Welcome to the World of Electronic Systems!

Hi everyone! Today we are diving into the world of Electronic Systems. Think about the last time you used a microwave, a phone, or even a simple flashlight. All of these are electronic systems designed to solve a problem. Don't worry if electronics seems like a lot of "magic wires" right now—by the end of these notes, you'll see that it’s just like following a recipe! We are going to learn how these systems "think," "feel," and "act."

1. The Big Picture: Input, Process, Output (IPO)

Every electronic system, no matter how complex, follows the same basic pattern. We call this the IPO Model. If you understand this, you understand the heart of design electronics!

Input: This is how the system "senses" the world. It collects information (like light, heat, or a button press).
Process: This is the "brain" of the system. It takes the information from the input and decides what to do based on a set of rules.
Output: This is the "action." It is what the system actually does (like making a sound, turning on a light, or moving a motor).

Analogy: Think of a toaster. Input: You push the lever down. Process: The timer counts down and the wires get hot. Output: Your toast pops up!
Key Takeaway:

Every system follows a flow: Input → Process → Output.

2. Inputs: The "Senses" of the System

Inputs are components that respond to physical changes in the environment. Here are the ones you need to know for Year 3:

  • Switches: The simplest input. They are either "on" or "off" (Open or Closed).
  • LDR (Light Dependent Resistor): This senses light. In the dark, it has high resistance; in the light, it has low resistance. Memory Aid: LDR = Light.
  • Thermistor: This senses temperature. Memory Aid: Think of a Thermometer!

Did you know? Streetlights use LDRs to "know" when it’s getting dark so they can turn themselves on automatically!

3. Processes: The "Brain" of the System

The process part of a circuit handles the logic. In MYP Design, we often look at how we can control the flow of electricity.

Logic Gates

Sometimes, we want a system to turn on only if specific conditions are met. We use Logic Gates for this:

1. AND Gate: The output is only "on" if Input A AND Input B are both "on." Example: A microwave only starts if the timer is set AND the door is closed.
2. OR Gate: The output is "on" if Input A OR Input B is "on." Example: A doorbell that rings if you press the front door button OR the back door button.

Quick Review:

AND = Both must be true.
OR = Either can be true.

4. Outputs: The "Action"

Outputs turn electrical energy into something we can see, hear, or feel.

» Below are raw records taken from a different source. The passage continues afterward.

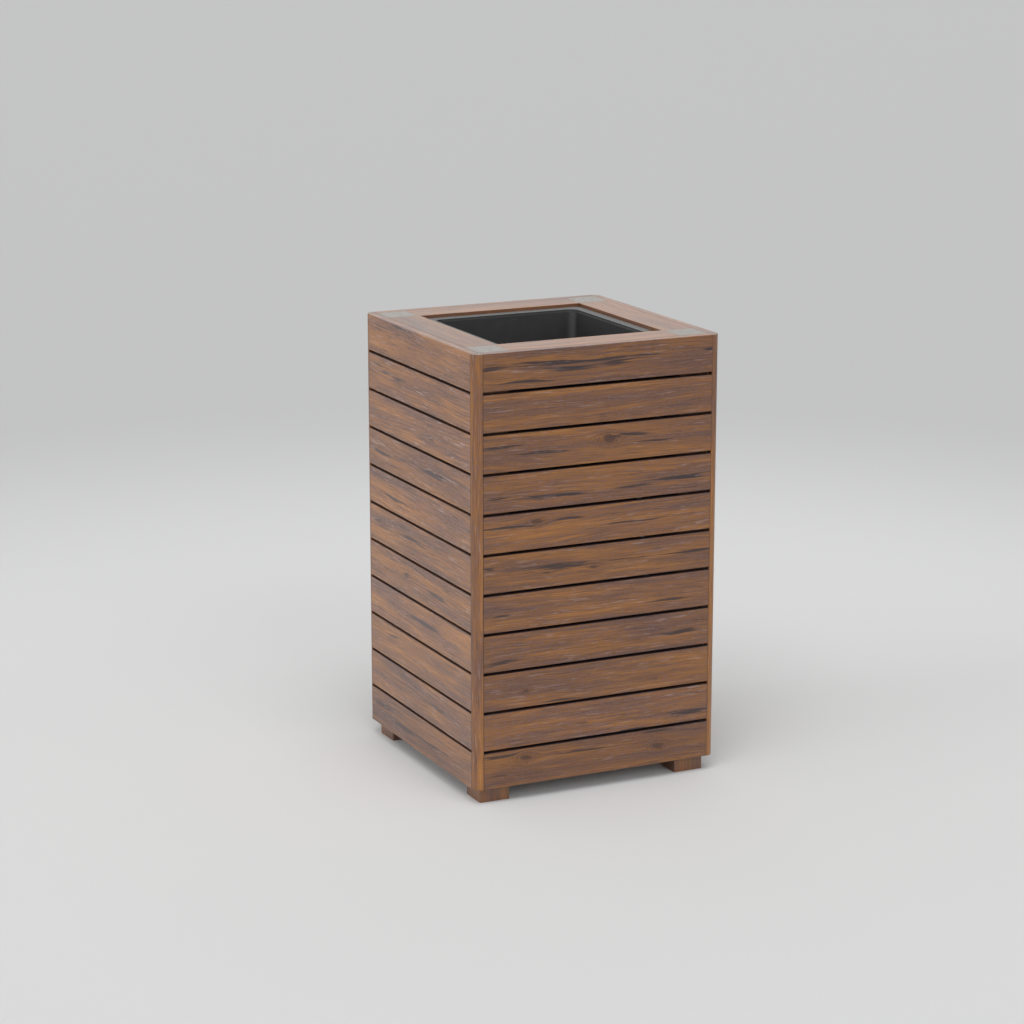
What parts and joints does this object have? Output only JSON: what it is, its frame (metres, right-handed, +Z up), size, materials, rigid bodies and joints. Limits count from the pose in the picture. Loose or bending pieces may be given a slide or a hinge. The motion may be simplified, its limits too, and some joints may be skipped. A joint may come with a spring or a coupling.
{
  "type": "litter bin",
  "caption": "Square slatted hardwood litter bin on short post feet, with an open top and a lift-out dark liner hung by its flange.",
  "frame": {"origin": "on the ground at the centre of the footprint, level with the underside of the feet", "axes": "+Z up, +Y towards the back, +X to the right seen from the front; all four sides are alike"},
  "size_m": [0.505, 0.505, 0.85],
  "materials": {
    "slat_wood": "oiled hardwood, lightly weathered",
    "bead_wood": "oiled hardwood, upright grain",
    "post_wood": "oiled hardwood with greyed end grain on top",
    "rail_wood": "hardwood, sun-bleached on top",
    "base_wood": "plain hardwood, unseen",
    "liner_plastic": "satin, fine moulded texture"
  },
  "bodies": {
    "housing": {"front_slat_01": "slat_wood", "front_slat_02": "slat_wood", "front_slat_03": "slat_wood", "front_slat_04": "slat_wood", "front_slat_05": "slat_wood", "front_slat_06": "slat_wood", "front_slat_07": "slat_wood", "front_slat_08": "slat_wood", "front_slat_09": "slat_wood", "front_slat_10": "slat_wood", "front_slat_11": "slat_wood", "right_slat_01": "slat_wood", "right_slat_02": "slat_wood", "right_slat_03": "slat_wood", "right_slat_04": "slat_wood", "right_slat_05": "slat_wood", "right_slat_06": "slat_wood", "right_slat_07": "slat_wood", "right_slat_08": "slat_wood", "right_slat_09": "slat_wood", "right_slat_10": "slat_wood", "right_slat_11": "slat_wood", "back_slat_01": "slat_wood", "back_slat_02": "slat_wood", "back_slat_03": "slat_wood", "back_slat_04": "slat_wood", "back_slat_05": "slat_wood", "back_slat_06": "slat_wood", "back_slat_07": "slat_wood", "back_slat_08": "slat_wood", "back_slat_09": "slat_wood", "back_slat_10": "slat_wood", "back_slat_11": "slat_wood", "left_slat_01": "slat_wood", "left_slat_02": "slat_wood", "left_slat_03": "slat_wood", "left_slat_04": "slat_wood", "left_slat_05": "slat_wood", "left_slat_06": "slat_wood", "left_slat_07": "slat_wood", "left_slat_08": "slat_wood", "left_slat_09": "slat_wood", "left_slat_10": "slat_wood", "left_slat_11": "slat_wood", "corner_bead_front_left": "bead_wood", "corner_bead_front_right": "bead_wood", "corner_bead_back_right": "bead_wood", "corner_bead_back_left": "bead_wood", "post_front_left": "post_wood", "post_front_right": "post_wood", "post_back_right": "post_wood", "post_back_left": "post_wood", "top_rail_front": "rail_wood", "top_rail_right": "rail_wood", "top_rail_back": "rail_wood", "top_rail_left": "rail_wood", "base_bearer_left": "base_wood", "base_bearer_right": "base_wood", "base_panel": "base_wood"},
    "liner": {"liner": "liner_plastic"}
  },
  "joints": [
    {"name": "liner_lift", "type": "slide", "parent": "housing", "child": "liner", "axis": [0, 0, 1], "range_m": [0, 0.8]}
  ]
}
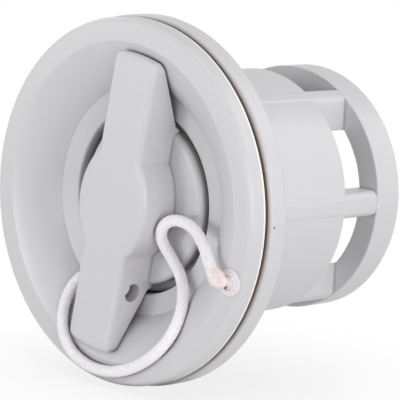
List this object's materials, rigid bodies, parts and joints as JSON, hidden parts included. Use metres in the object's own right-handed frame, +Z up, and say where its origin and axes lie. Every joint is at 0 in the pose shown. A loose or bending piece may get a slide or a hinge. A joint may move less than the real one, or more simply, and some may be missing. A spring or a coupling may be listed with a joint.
{
  "type": "inflatable boat valve with screw plug",
  "caption": "Round dished boat valve with a caged rear sleeve and a screw plug with a wing handle, tied to its flange by a cord.",
  "frame": {"origin": "on the valve's axis, in the plane of the rear flange's face that bears on the hull", "axes": "+Y along the axis from the dish towards the sleeve and into the hull, +Z up, +X to the right seen from the dish"},
  "size_m": [0.0906, 0.0718, 0.0906],
  "materials": {
    "flange_plastic": "satin light grey moulding",
    "sleeve_plastic": "satin light grey moulding",
    "plug_plastic": "satin light grey moulding",
    "gasket_rubber": "matt black rubber",
    "seal_rubber": "matt black rubber",
    "eyelet_plastic": "smooth off-white",
    "cord_fibre": "white braided fibre"
  },
  "bodies": {
    "housing": {"front_flange": "flange_plastic", "rear_sleeve": "sleeve_plastic", "flange_gasket": "gasket_rubber", "cord_eyelet": "eyelet_plastic", "cord": "cord_fibre"},
    "seal": {"plug_seal": "seal_rubber"},
    "screw_plug": {"plug": "plug_plastic", "cord_knot": "cord_fibre"}
  },
  "joints": [
    {"name": "plug_travel", "type": "slide", "parent": "housing", "child": "seal", "axis": [0, -1, 0], "range_m": [0, 0.015], "deforming": ["cord"]},
    {"name": "plug_turn", "type": "hinge", "parent": "seal", "child": "screw_plug", "pos_m": [0, 0, 0], "axis": [0, -1, 0], "range_deg": [0, 1080]}
  ],
  "couplings": [
    {"joint": "plug_travel", "follows": "plug_turn", "m_per_rad": 0.00079577}
  ]
}
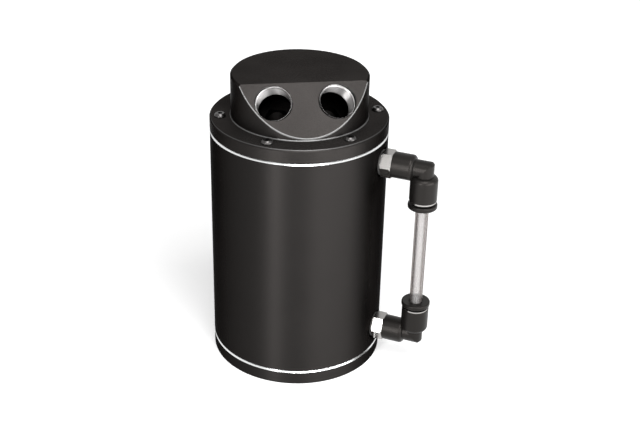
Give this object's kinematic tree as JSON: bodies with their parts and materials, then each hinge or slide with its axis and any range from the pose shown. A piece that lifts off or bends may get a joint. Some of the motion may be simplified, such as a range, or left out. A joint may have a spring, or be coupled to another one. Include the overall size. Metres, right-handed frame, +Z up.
{
  "type": "oil catch can",
  "caption": "Round oil catch can: screwed lid with a slanted face and threaded hose ports, grooved base with a drain, and a clear sight gauge on push-in elbows at its side.",
  "frame": {"origin": "centre of the base's lower face", "axes": "+Z up along the can's axis, -Y the way the slanted face looks, the gauge lies between +X and -Y"},
  "size_m": [0.1041, 0.085, 0.1465],
  "materials": {
    "black_anodised": "satin black anodised over a fine bead blast",
    "black_steel": "black oxide",
    "bright_steel": "bright",
    "nickel_plate": "bright nickel plating",
    "bare_aluminium": "turned, bare",
    "copper": "soft copper",
    "seal_rubber": "matt",
    "black_plastic": "fine moulded satin",
    "clear_tube": "clear, glossy"
  },
  "bodies": {
    "can": {"canister": "black_anodised", "base_plate": "black_anodised", "lid": "black_anodised", "lid_screws": "black_steel", "base_screws": "black_steel", "lid_seal": "seal_rubber", "base_seal": "seal_rubber", "drain_plug": "bright_steel", "drain_plug_seal": "copper", "inlet_drop_tube": "bare_aluminium", "baffle_disc": "bare_aluminium", "sight_tube": "clear_tube", "upper_stud": "nickel_plate", "upper_stud_seal": "seal_rubber", "upper_elbow": "black_plastic", "upper_swivel_seal": "seal_rubber", "upper_socket_ring": "nickel_plate", "upper_tube_seal": "seal_rubber", "upper_gripper": "bright_steel", "lower_stud": "nickel_plate", "lower_stud_seal": "seal_rubber", "lower_elbow": "black_plastic", "lower_swivel_seal": "seal_rubber", "lower_socket_ring": "nickel_plate", "lower_tube_seal": "seal_rubber", "lower_gripper": "bright_steel"},
    "upper_collar": {"upper_release_collar": "black_plastic"},
    "lower_collar": {"lower_release_collar": "black_plastic"}
  },
  "joints": [
    {"name": "upper_collar_press", "type": "slide", "parent": "can", "child": "upper_collar", "axis": [0, 0, 1], "range_m": [0, 0.0008], "stiffness_N_per_m": 300, "springref_m": -0.0005},
    {"name": "lower_collar_press", "type": "slide", "parent": "can", "child": "lower_collar", "axis": [0, 0, -1], "range_m": [0, 0.0008], "stiffness_N_per_m": 300, "springref_m": -0.0005}
  ]
}
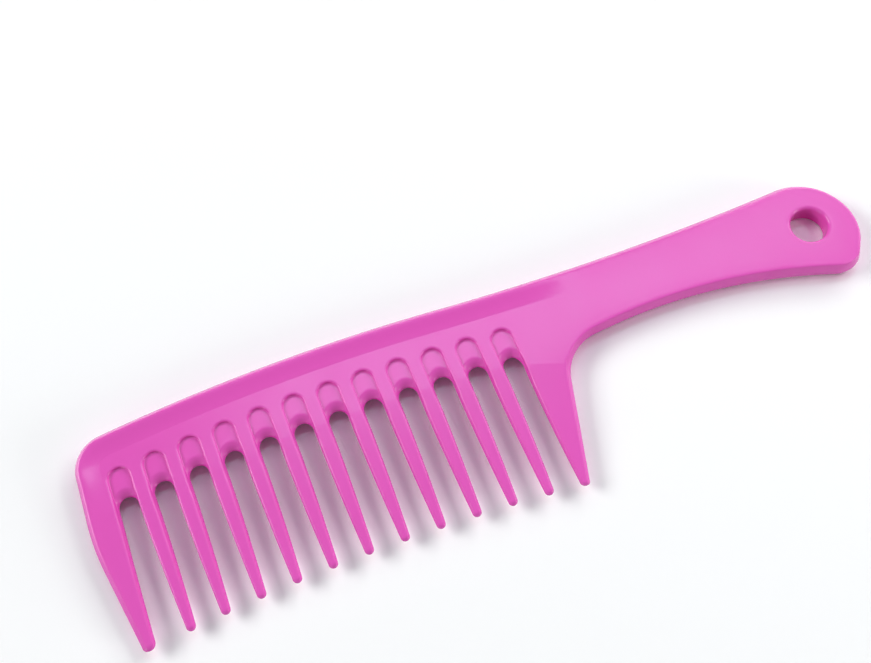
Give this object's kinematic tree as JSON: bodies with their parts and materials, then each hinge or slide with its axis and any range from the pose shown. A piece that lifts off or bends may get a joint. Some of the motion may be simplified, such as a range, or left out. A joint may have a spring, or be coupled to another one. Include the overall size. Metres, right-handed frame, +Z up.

  • LED (Light Emitting Diode): A tiny light bulb that is very efficient. Important: LEDs only allow electricity to flow in one direction!
  • Buzzer: Converts electricity into sound.
  • Motor: Converts electricity into movement (rotation).

Common Mistake to Avoid: Never connect an LED directly to a high-power battery without a resistor. It will get too much "pressure" and pop!

5. The Rules of Electricity: Ohm’s Law

To design a system that doesn't break, we need to understand how electricity behaves. There are three main players:

1. Voltage (\(V\)): The "pressure" pushing the electricity (measured in Volts).
2. Current (\(I\)): The "flow" of the electricity (measured in Amps).
3. Resistance (\(R\)): The "restriction" that slows the flow down (measured in Ohms, \(\Omega\)).

The Formula

We use Ohm's Law to calculate these values:
\(V = I \times R\)

Water Pipe Analogy: Imagine water flowing through a pipe. Voltage is the water pressure, Current is the amount of water flowing, and Resistance is a narrow part of the pipe that slows the water down.

Key Takeaway:

If you increase the Resistance, the Current will decrease (if the voltage stays the same).

6. Circuit Diagrams: The Map

When designers plan a system, they don't draw pretty pictures of batteries; they use symbols. This makes the "map" of the circuit easy for anyone in the world to read.

Pro Tip for Drawing: Always use a ruler for your wires and make sure your corners are neat 90-degree angles. A messy circuit diagram is hard to troubleshoot!

  • Battery Symbol: Two parallel lines (one long, one short).
  • Resistor Symbol: A simple rectangle.
  • Switch Symbol: A line with a "gate" that can be open or closed.

7. Summary Checklist

Before you finish your design project, ask yourself these questions:
1. Did I identify my Input, Process, and Output?
2. Did I choose the right sensor (LDR for light, Thermistor for heat)?
3. Do I need a Logic Gate (AND/OR) for my system to work correctly?
4. Have I used Ohm's Law \(V = I \times R\) to check my components won't break?
5. Is my circuit diagram drawn with clear, standard symbols?

Don't worry if this seems tricky at first! Electronics is a hands-on skill. The more you build and test your circuits, the more these concepts will "click" into place. You've got this!